The art of watercolour has been around for millennia, requiring just water and pigment to apply layers of colour. From hazy washes to distinctly drawn lines, watercolour remains one of the most versatile mediums available to artists. In China, Japan and Korea its use is often referred to as brush painting, where a stroke of the brush can form intricate scenes or communicate through the narrative art of calligraphy.
The ease and simplicity with which the paint can be prepared and applied has lent itself to the preparatory sketches many artists use before applying oils. The immediacy of watercolour has an enduring appeal: just add water to the pigment and begin to paint. This flexibility also makes the medium uniquely portable, allowing the artist to roam far beyond the studio.
For this reason watercolour is often associated with the English 18th century school of landscape painting. JMW Turner is the most prominent among them, his expressive scenes of turbulent seas and vividly rendered city scenes appearing to almost emerge from the wet paper itself.
Turner made use of watercolours from the newly established Winsor & Newton, set up in 1832 by Henry Newton and William Winsor. They developed the first moist watercolours, which were much simpler and more convenient to use than watercolour cakes, and allowed artists like Turner far greater freedom to roam and paint outdoors.
Today, watercolour is again favoured by a growing number of emerging artists, who choose the medium for its remarkable versatility and speed of application. Many use it to create works that artists of previous generations would have categorised as sketches, but which today can confidently be included in a wider trend for immediacy and directness upon the page. A brush dipped in water and swiped across the canvas can conjure an expressive honesty that is lost in the careful layering of oil paint and turpentine.
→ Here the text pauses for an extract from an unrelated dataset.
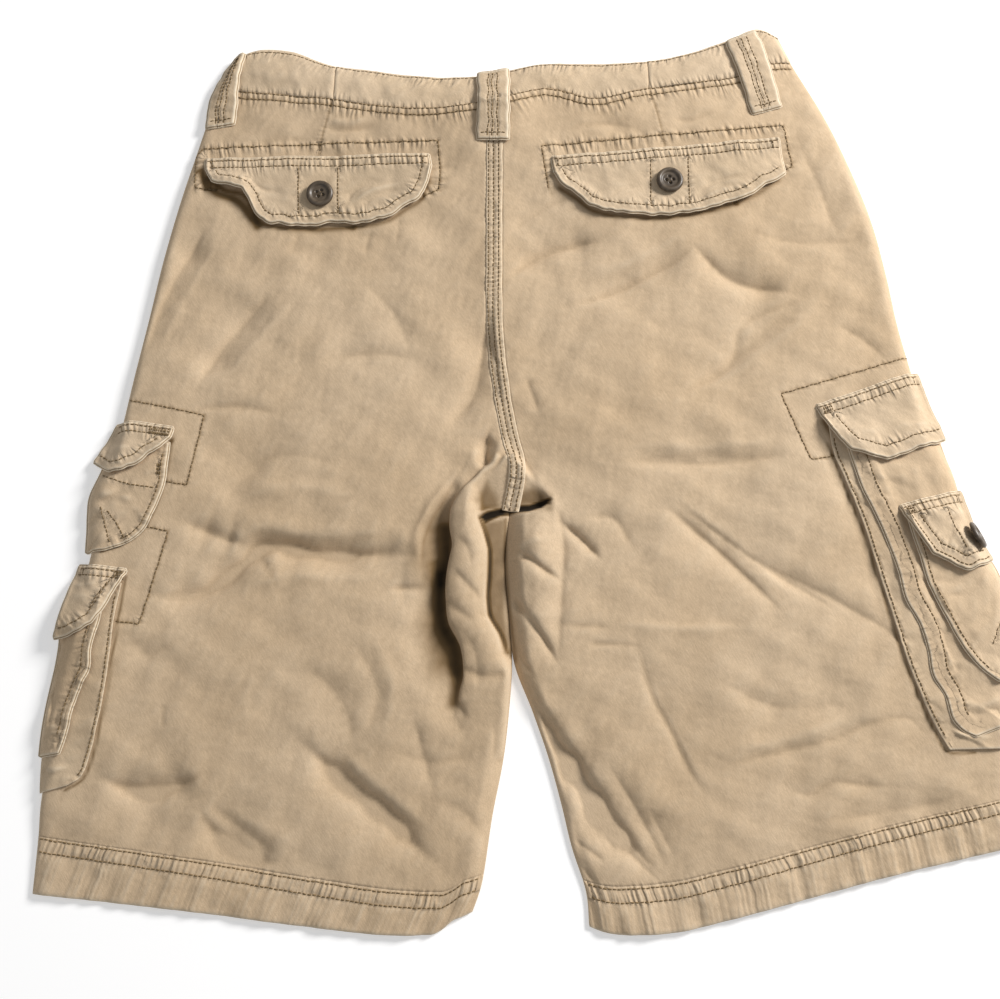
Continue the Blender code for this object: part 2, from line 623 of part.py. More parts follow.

Young Norwegian artist Oda Iselin Sønderland is one of the artists reviving interest in watercolour with fantastical scenes that combine folkloric influences from her upbringing and her ongoing interest in Japanese anime. Glowing computer screens often appear in her work, their uncertain boundary of emitted light evocatively rendered in the quiet shimmer of a watercolour wash.
“I’m trying to reflect a reality that we live in, on the inside and the outside,” Sønderland told Elephant in an interview last year. It is a sentiment that could well be applied to the heightened emotional qualities of her medium. When painting in watercolour, there is always more than meets the eye.